A TV Ines, única emissora do Brasil voltada para os surdos, saiu do ar por falta de verbas. A emissora era transmitida por satélite e pelas redes sociais.
Funcionários da TV ouviso pela coluna disseram que o MEC (Ministério da Educação) parou de fazer repasses para o Ines (Instituto Nacional de Educação de Surdo), que é uma instituição federal ligada ao ministério. A TV Ines era administrada pela Acerp (Associação de Comunicação Educativa Roquette Pinto).
O orçamento anual da TV era de R$ 10 milhões –menos que o aluguel do prédio da TV Brasil em Brasília (R$ 12 milhões por ano).
A EBC e a TV Brasil custam cerca de R$ 550 milhões por ano, sendo que R$ 378 milhões são só em salários, como esta coluna informou com exclusividade na semana passada. A responsabilidade primária pelo fechamento é da TV Ines é atribuída pelos funcionários ao MEC.
10 milhões com surdos
Cerca de 10 de milhões de brasileiros têm problemas auditivos –das formas mais leves de deficiência até a surdez total.
A programação da TV Ines era exibida 100% em Libras (Língua Brasileira de Sinais), com tradutores 24 horas por dia. O fechamento vai levar à demissão de, no mínimo, 30 pessoas.
Apesar da lei da acessibilidade obrigar as TVs comerciais a disponibilizarem a opção de legenda, isso funciona em muitos casos de forma mambembe. Muitas vezes as legendas são oferecidas automaticamente, cheias de erros de português e/ou com palavras fora de contexto.
Corte no orçamento da TV
Segundo fontes ouvidas pela coluna, em novembro do ano passado o presidente do (instituto) Ines, Paulo Bulhões, reduziu o orçamento de R$ 10 para R$ 8 milhões ao ano.
No entanto, Bulhões exigiu que os serviços continuassem sendo prestados pela Acerp da mesma forma que antes do corte.
Depois disso passou a pagar 50% dos valores mensais, e cada vez com mais atrasos. Sua justificativa era a de que o MEC também não o pagava em dia.
Quem indicou Bulhões para o cargo foi a primeira-dama, Michelle Bolsonaro. Eleficou em segundo lugar da lista tríplice entregue à Presidência.
Apesar de receber metade do valor, a Acerp estava sendo pressionada a pagar 100% dos custos da TV Ines. A associação se recusou e a direção do instituto cancelou o contrato de forma unilateral.

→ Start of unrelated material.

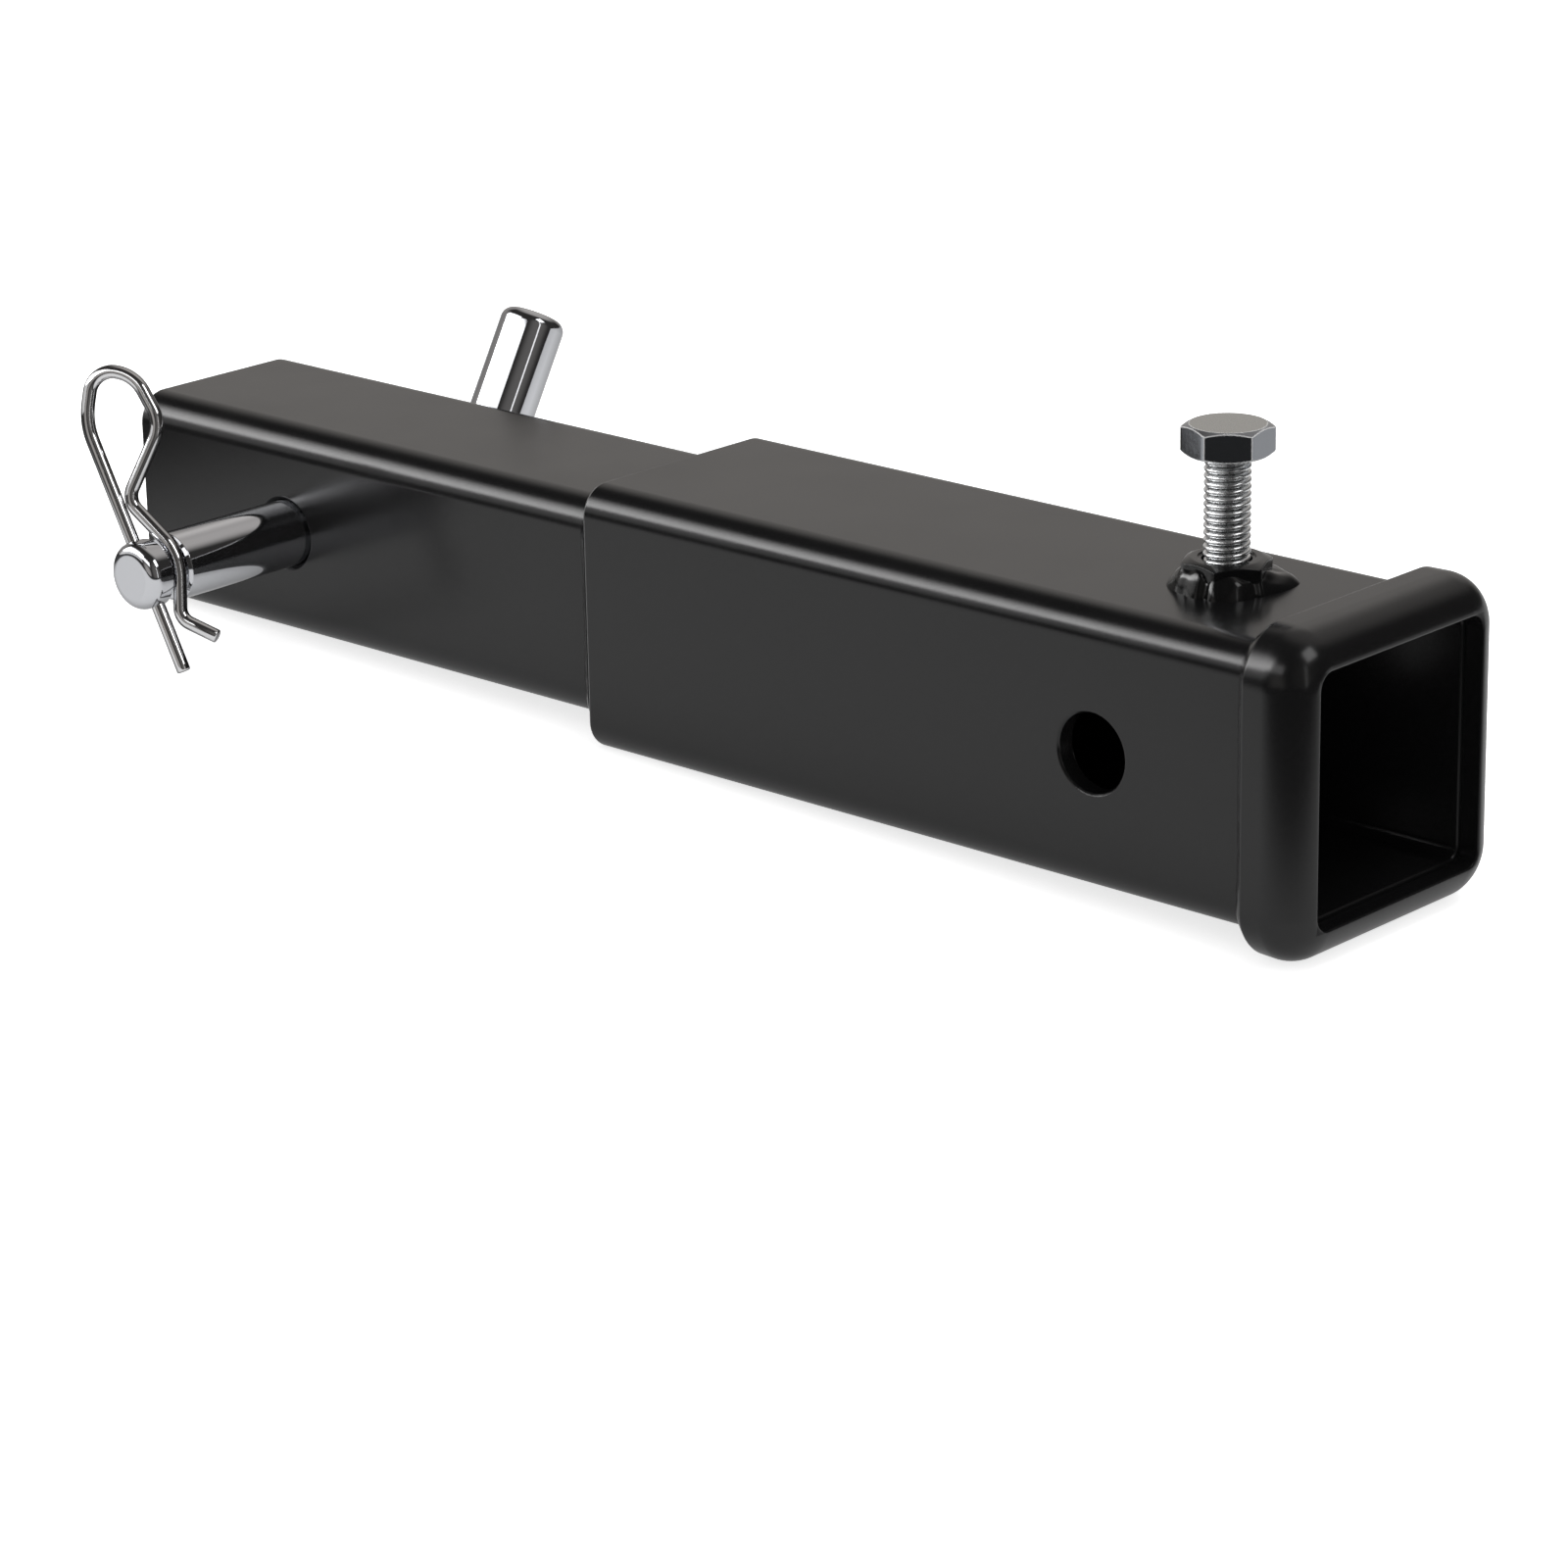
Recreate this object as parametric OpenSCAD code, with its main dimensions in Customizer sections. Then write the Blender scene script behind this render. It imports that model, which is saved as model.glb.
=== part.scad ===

O ministério já havia cancelado, e também unilateralmente, outro contrato com a Acerp em 2019, na gestão de Abraham Weintraub.
O ex-ministro planejava expulsar a Acerp e tomar “posse” da TV Escola.
No entanto, acabou descobrindo tardiamente que o governo federal não era dono nem da emissora, nem da concessão e nem da marca TV Escola.
Outros lados
Procurada ontem, a Acerp quis comentar, mas informou que a programação da TV Escola vai manter no ar um programa voltado para os surdos.
A coluna está tentando contato com a direção do Instituto Ines. Enviou mensagem ao órgão federal, mas não conseguiu resposta até o momento da publicação deste texto.
A coluna também tenta desde ontem um contato com o Ministério da Educação. Se e quando ele se manifestar, terá seu comunicado ou versão incluídos neste texto.
Disputa pelo poder
Segundo a coluna apurou, por trás do fechamento da TV Ines está uma disputa acirrada pelo Ministério da Educação.
O chamado Centrão está em rota de colisão com o ministro da Educação, Milton Ribeiro, e com o secretário-executivo, Victor Godoi Veiga.
O motivo é que os dois tentaram nomear aliados para cargos estratégicos no FNDE (Fundo Nacional de Desenvolvimento da Educação), que é dominado pelo Centrão –que reagiu violentamente.
A reclamação dos aliados de Bolsonaro sobre a tentativa de ingerência do ministro no “território” deles chegou à mesa do presidente, no Palácio do Planalto.
Além disso, os chamados “olavistas” (discípulos de Olavo de Carvalho), liderados pelo ex-ministro, Weintraub, e Carlos Nadalim, secretário de Alfabetização, aproveitaram a confusão e entraram na briga para derrubar Milton Ribeiro e Godoi.
Quem indicou Milton Ribeiro foi o Ministro da Justiça, André Mendonça, terrivelmente evangélico e provavelmente o próximo nomeado para o STF (Supremo Tribunal Federal).